Immediate adjustments for any variances or changes to the plan. Furthermore, the County Superintendent is prepared to elevate the Fiscal Expert to a Fiscal Advisor with stay and rescind authority over the Board should the FSP not be implemented in its entirety, or should the Board take any action determined to be contrary to improving the District’s fiscal solvency, and further impeding the District’s ability to meet its financial obligations.
DEFICIT SPENDING
The District is projecting an operating deficit of $2.0 million, representing 1.46 percent of the District’s unrestricted General Fund projected expenditures and other outgo for fiscal year 2017-18. The District also projects operating deficits of $1.6 million and $10.5 million for 2018-19 and 2019-20, respectively. The District’s unrestricted General Fund ending balance is projected to decrease as illustrated in the chart below.
Unrestricted General Fund Projections
(S millions)
2017-18 | 2018-19 | 2019-20 |
$12.9 | $10.9 | $9.3 |
($20) | ($146) | ($10.5) |
$10.9 | $9.3 | $1.2 |
$10.6 | $9.0 | ($1.5) |
4.55 percent 4.16 percent (0.67 percent)
Beginning Fund Balance
Projected Deficit Spending Ending Fund Balance
REU
REU Percent
We are concerned that the District has a significant underlying structural deficit that will severely impact the District’s solvency in 2019-20 if not fully addressed now by the FSP.
RESERVE FOR ECONOMIC UNCERTAINTIES
The District’s Second Interim Report includes unallocated expenditure reductions of $12.8 million in 2018-19 and $12.1 in 2019-20 as placeholders for adjustments that the Governing Board has identified and approved to address deficit spending. These adjustments, however, are still not sufficient to maintain the required REU in 2019-20, and additional reductions of $8.15 million are necessary. We are requiring the District to identify these additional reductions, and include them in the 2018-19 Adopted Budget, due to the Los Angeles County Office of Education by July 2, 2018.
RESTRICTED PROGRAMS – EXPENDITURE REDUCTIONS
The District removed unallocated program expenditure reductions of $5.3 million in 2018-19 and $8.1 million in 20 19-20 in the restricted General Fund, and current projected expenditures now balance with projected revenues. The details of these reductions, however, were not included in the District’s FSP, as required by our letter dated January 19, 2018. We continue to be extremely concerned about the District’s ability to identify and implement planned reductions, and warn the District that any deficit spending in these restricted programs must be covered by the unrestricted fund balance.
SPECIAL EDUCATION
The District was required to analyze the Special Education program expenditures and adjust spending accordingly to reduce encroachment on the unrestricted General Fund. The District’s Second Interim Report did not include any reductions in expenditures related to Special Education, as additional analysis needs to be done by the District. We continue to be concerned about the significant increase in contributions to restricted programs. The District needs to be diligent in accurately budgeting any potential revenue increases related to the increase in Special Education enrollment to help offset the significant increase in expenditures.
SELF-INSURANCE FUND
The District continues to project a negative ending fund balance of $2.8 million for the Self-Insurance Fund. This fund includes workers’ compensation, and the District has been experiencing an upward trend in claims and payouts. The District’s FSP identified transitioning to a new third-party administrator, which the District anticipates will have a positive impact on reducing liabilities. The District should include an update on the status of the fund with the 2018-19 Adopted Budget.

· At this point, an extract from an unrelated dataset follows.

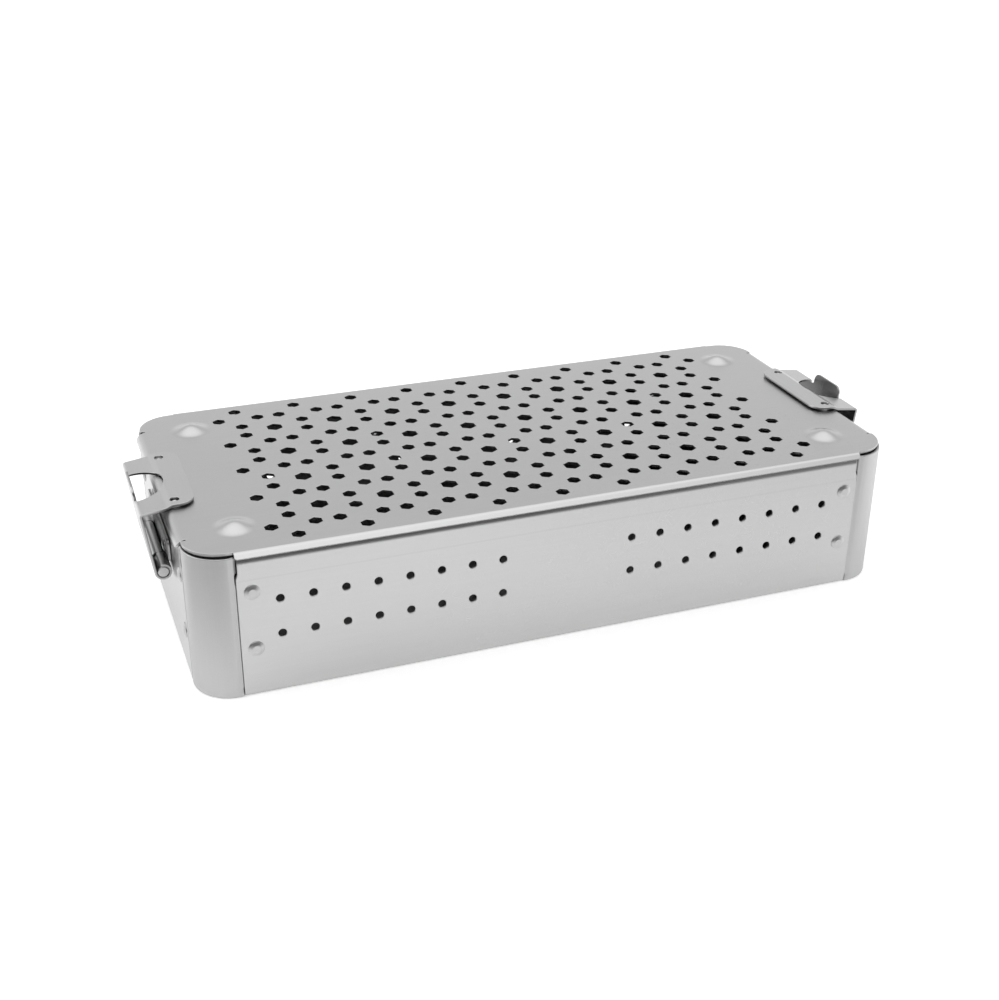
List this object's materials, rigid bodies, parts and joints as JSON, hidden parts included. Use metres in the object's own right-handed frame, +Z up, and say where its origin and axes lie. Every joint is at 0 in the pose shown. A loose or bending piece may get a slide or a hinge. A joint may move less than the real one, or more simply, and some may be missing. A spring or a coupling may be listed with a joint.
{
  "type": "surgical instrument container",
  "caption": "Low rectangular sheet-metal container with rounded riveted corners, a lid pierced with hexagonal holes, and a hinged spring latch at each end that clips over the lid.",
  "frame": {"origin": "centre of the container's bounding box in plan, at the level of the base that it stands on", "axes": "+X along the container's length towards the right latch, +Y towards the back, +Z up through the lid"},
  "size_m": [0.2536, 0.1118, 0.0517],
  "materials": {
    "tray_sheet": "fine satin",
    "lid_sheet": "fine satin",
    "bracket_sheet": "fine satin",
    "latch_sheet": "fine satin",
    "fastener": "satin"
  },
  "bodies": {
    "tray": {"tray_pan": "tray_sheet", "corner_back_right": "tray_sheet", "corner_back_left": "tray_sheet", "corner_front_left": "tray_sheet", "corner_front_right": "tray_sheet", "rivet_front_left_side_lower": "fastener", "rivet_front_left_side_upper": "fastener", "rivet_front_left_end_lower": "fastener", "rivet_front_left_end_upper": "fastener", "rivet_front_right_side_lower": "fastener", "rivet_front_right_side_upper": "fastener", "rivet_front_right_end_lower": "fastener", "rivet_front_right_end_upper": "fastener", "rivet_back_left_side_lower": "fastener", "rivet_back_left_side_upper": "fastener", "rivet_back_left_end_lower": "fastener", "rivet_back_left_end_upper": "fastener", "rivet_back_right_side_lower": "fastener", "rivet_back_right_side_upper": "fastener", "rivet_back_right_end_lower": "fastener", "rivet_back_right_end_upper": "fastener", "hinge_bracket_right": "bracket_sheet", "hinge_bracket_left": "bracket_sheet", "hinge_pin_right": "fastener", "hinge_pin_left": "fastener", "bracket_rivet_right_front": "fastener", "bracket_rivet_right_back": "fastener", "bracket_rivet_left_front": "fastener", "bracket_rivet_left_back": "fastener"},
    "lid": {"lid_panel": "lid_sheet"},
    "right_latch": {"latch_right": "latch_sheet"},
    "left_latch": {"latch_left": "latch_sheet"}
  },
  "joints": [
    {"name": "lid_lift", "type": "slide", "parent": "tray", "child": "lid", "axis": [0, 0, 1], "range_m": [0, 0.011]},
    {"name": "right_latch_swing", "type": "hinge", "parent": "tray", "child": "right_latch", "pos_m": [0.12098, 0, 0.028], "axis": [0, 1, 0], "range_deg": [0, 130]},
    {"name": "left_latch_swing", "type": "hinge", "parent": "tray", "child": "left_latch", "pos_m": [-0.12098, 0, 0.028], "axis": [0, -1, 0], "range_deg": [0, 130]}
  ],
  "couplings": [
    {"joint": "right_latch_swing", "follows": "lid_lift", "rad_per_m": 206.2},
    {"joint": "left_latch_swing", "follows": "lid_lift", "rad_per_m": 206.2}
  ]
}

LABOR CONTRACT NEGOTIATIONS
According to the information provided in the District’s Second Interim Report, certificated and classified labor contract negotiations for 2017-18 remain unsettled and potential changes have not been calculated and incorporated into budgeted salary and benefit expenditures. Because labor costs make up much of the District’s budget, we are concerned that any salary and/or benefit increases will continue to adversely affect the fiscal condition of the District.